Córdoba cuenta con una normativa de actuación vinculada directamente con la administración de Cultura en lo que se refiere a su arqueología urbana. Cualquier ciudadano que quiera acometer una obra deberá en primer lugar solicitar una Información Urbanística a la Gerencia Municipal de Urbanismo para conocer el nivel de riesgo de su solar, así como el tipo de trámite o de cautela que lleva asociados en función de la Zona Arqueológica urbana en la que se integre de entre las 25 existentes. Cuando se le obliga a intervenir arqueológicamente, ha de buscar una empresa de arqueología y un arqueólogo responsable que redacte y desarrolle un proyecto ‘ad hoc’, conforme a las características de la obra y abierto a las posibles eventualidades que puedan surgir. Solo una vez finalizada la intervención, y convenientemente visada la memoria de resultados por parte de la Delegación provincial de Cultura de la Junta de Andalucía, podrá obtener la correspondiente licencia en la Gerencia Municipal de Urbanismo. En el camino habrá perdido muchos meses y un pellizco importante de su presupuesto inicial, mayor aún si al final se le exige modificar el proyecto arquitectónico o integrar parte de los restos exhumados en el nuevo edificio; todo, a costa de sus sufridas espaldas, como especifica bien claro el Reglamento para la protección y fomento del patrimonio histórico andaluz. ¿Cómo no entender, pues, que la ciudadanía perciba la arqueología como un lastre, un obstáculo que exige tiempo y grandes desembolsos de dinero, apenas contribuye al avance del conocimiento, y rara vez aporta algo al tejido productivo local? Desde luego, no seré yo quien se lo reproche.

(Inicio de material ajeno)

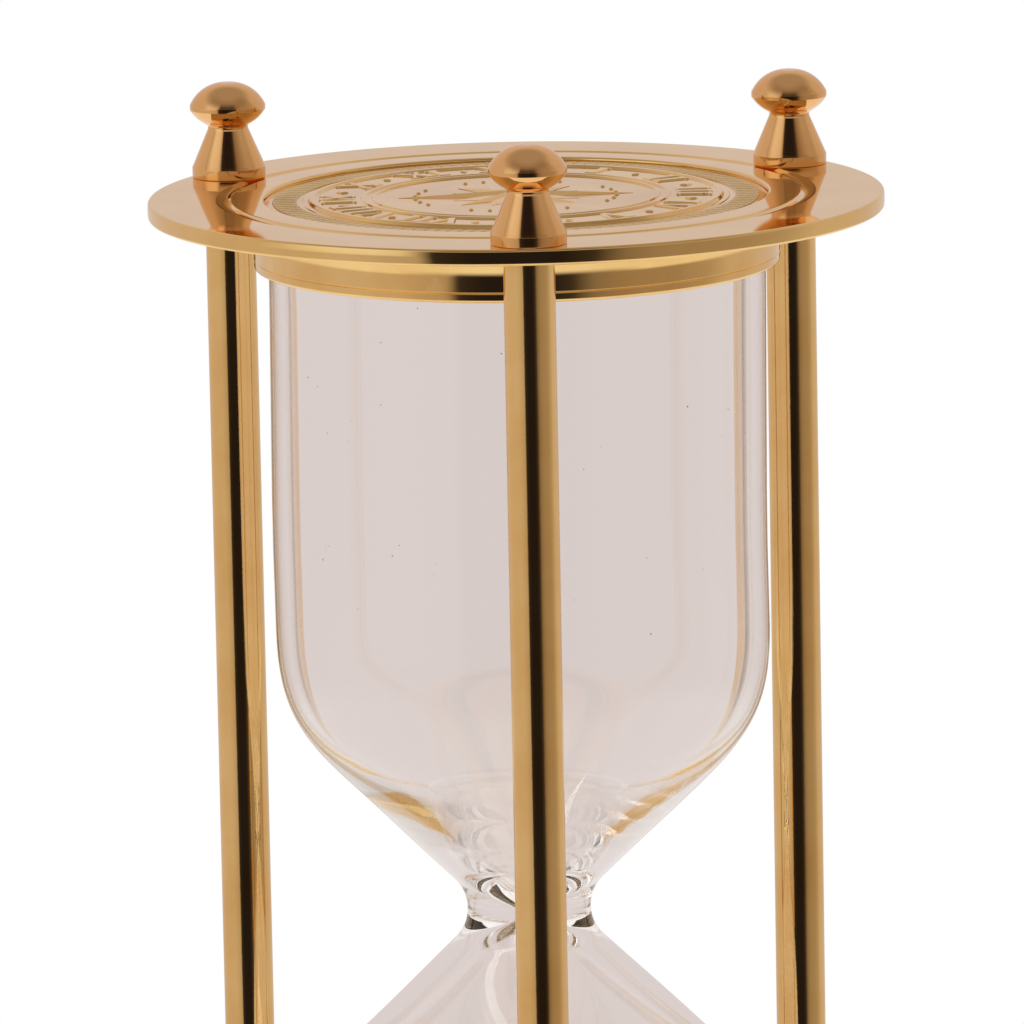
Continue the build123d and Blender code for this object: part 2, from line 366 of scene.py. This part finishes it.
def medallion_mesh():
    """Struck disc: milled bead ring in the outer channel, raised centre with numerals and a star."""
    def mill(radius, height, angle):
        if BEAD_IN_R < radius < BEAD_OUT_R and height > CHANNEL_T + TINY:
            fade = min(1, (radius - BEAD_IN_R) / MILL_FADE, (BEAD_OUT_R - radius) / MILL_FADE)
            return radius, height - MILL_DEPTH * fade * (0.5 - 0.5 * cos(BEAD_COUNT * angle)) ** 2
        return radius, height

    corners = [(0, 0, 0), (DISC_R, 0, 0), (DISC_R, CHANNEL_T, 0.1)]
    corners += [(BEAD_OUT_R, CHANNEL_T, 0.05), (BEAD_OUT_R, BEAD_H, 0.05)]
    corners += [(radius, BEAD_H, 0.01) for radius in (28.9, 28.3, 27.6, 27.0)]
    corners += [(BEAD_IN_R, BEAD_H, 0.05), (BEAD_IN_R, CHANNEL_T, 0.05)]
    corners += [(CENTRE_R + 0.95, CHANNEL_T, 0.02), (CENTRE_R + 0.85, CHANNEL_T + 0.08, 0.02)]
    corners += [(CENTRE_R + 0.25, CHANNEL_T + 0.08, 0.1), (CENTRE_R, RIM_T, 0.12)]
    corners += [(RIM_IN_R + 0.1, RIM_T, 0.1), (RIM_IN_R - 0.1, CENTRE_T, 0.1)]
    for inner_r, outer_r, height in INNER_RINGS:
        corners += [(outer_r + 0.08, CENTRE_T, 0.05), (outer_r - 0.08, height, 0.07)]
        corners += [(inner_r + 0.08, height, 0.07), (inner_r - 0.08, CENTRE_T, 0.05)]
    corners += [(0, CENTRE_T, 0)]
    bm = bmesh.new()
    turn(bm, rounded(corners, steps=3), 8 * BEAD_COUNT, carve=mill)
    for face in bm.faces:
        middle = face.calc_center_median() / MM
        face.material_index = BEAD_IN_R - 0.1 < hypot(middle.x, middle.y) < BEAD_OUT_R + 0.1
    emboss_numerals(bm)
    emboss_star(bm, *UNDER_STAR)
    emboss_star(bm, *UPPER_STAR)
    emboss_dots(bm)
    return mesh_from("medallion", bm)


def collar_mesh():
    """Spun cap ring: flared foot, hollow flare, upright band, fine groove, lip, inward flange."""
    band_r = COVE_FOOT_R - COVE_R
    cove_end = -COVE_FOOT - COVE_R
    outside = [(COLLAR_FLANGE_IN_R, -COLLAR_FLANGE_T), (COLLAR_FLANGE_IN_R, 0)]
    outside += [(COVE_FOOT_R - 0.05, 0), (COVE_FOOT_R, -0.05)]
    outside += arc((COVE_FOOT_R, cove_end), COVE_R, 90, 180, 14)
    outside += rounded(
        [
            (band_r, cove_end, 0),
            (band_r, COLLAR_BAND_Z, 0.07),
            (band_r - COLLAR_GROOVE_DEPTH, COLLAR_BAND_Z - COLLAR_GROOVE_H / 2, 0.05),
            (band_r, COLLAR_BAND_Z - COLLAR_GROOVE_H, 0.07),
            (band_r, -COLLAR_H, 0.42),
            (TUBE_R + COLLAR_BORE_GAP, -COLLAR_H, 0.25),
            (TUBE_R + COLLAR_BORE_GAP, -COLLAR_FLANGE_T, 0.1),
            (COLLAR_FLANGE_IN_R, -COLLAR_FLANGE_T, 0),
        ]
    )[1:-1]
    bm = bmesh.new()
    turn(bm, outside, RIM_STEPS, closed=True)
    return mesh_from("collar", bm)


def rod_mesh():
    """Drawn rod with a threaded stud at each end; its middle is at the origin."""
    shank = ROD_HALF - STUD_L
    rows = ceil(STUD_L / THREAD_PITCH * 10)
    half = rounded([(ROD_R, 0, 0), (ROD_R, shank, 0.12), (STUD_R, shank, 0)])
    half += spread((STUD_R, shank + 0.02), (STUD_R, ROD_HALF - 0.4), rows)
    half += [(STUD_R - 0.4, ROD_HALF), (0, ROD_HALF)]

    def carve(radius, height, angle):
        if abs(height) > shank and radius == STUD_R:
            ends = (shank, ROD_HALF) if height > 0 else (-ROD_HALF, -shank)
            return thread(radius, height, angle, *ends), height
        return radius, height

    bm = bmesh.new()
    turn(bm, [(r, -z) for r, z in reversed(half[1:])] + half, ROD_STEPS, carve=carve)
    return mesh_from("rod", bm)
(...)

Córdoba arrastra desde hace tiempo un gravísimo trauma con su arqueología. A pesar de contar con una normativa bien planteada y casi pionera, sigue sin asumir que es un yacimiento vivo, que su propia razón de ser, las claves de su idiosincrasia y sus señas de identidad derivan de su protagonismo histórico, de su memoria acumulada, de su esencia como cultura. Cualquier otra urbe del mundo se enorgullecería de tales premisas; los cordobeses, en cambio, no. Aquí son entendidas como una carga de la que urge liberarse; sin duda un error de apreciación, de dimensiones colosales, que se agranda cada día cuando muchos de esos restos «irrelevantes o poco novedosos», al decir de algunos arqueólogos, políticos o periodistas, son arrasados sin más, contribuyendo con ello a vaciar el vientre que nos nutre, y que a pesar de todo nutrimos. Después de comprobar que no aprendimos nada tras la crisis de la burbuja inmobiliaria de 2008, o que tras invertir decenas de millones de euros en la arqueología de la ciudad seguimos con el mismo discurso patrimonial heredado de Antonio Cruz Conde, parece quedar poco lugar para la esperanza. Urge, no obstante, crear una arqueología de oficio que libere al ciudadano de cargas; exigir mayor rigor y exigencia en el control oficial de proyectos y resultados científicos de las excavaciones, que permitan al menos avanzar a la investigación ya que no crecer en oferta patrimonial; evitar destrucciones con la vista puesta en el futuro o en modelos de ciudades que han resuelto mejor que nosotros la convivencia entre arqueología y progreso, y potenciar el estudio y la puesta en valor de lo poco que queda. Esto no reducirá nuestro grado de responsabilidad en la debacle, pero devolverá un poco de dignidad a la profesión, y de paso también a Córdoba.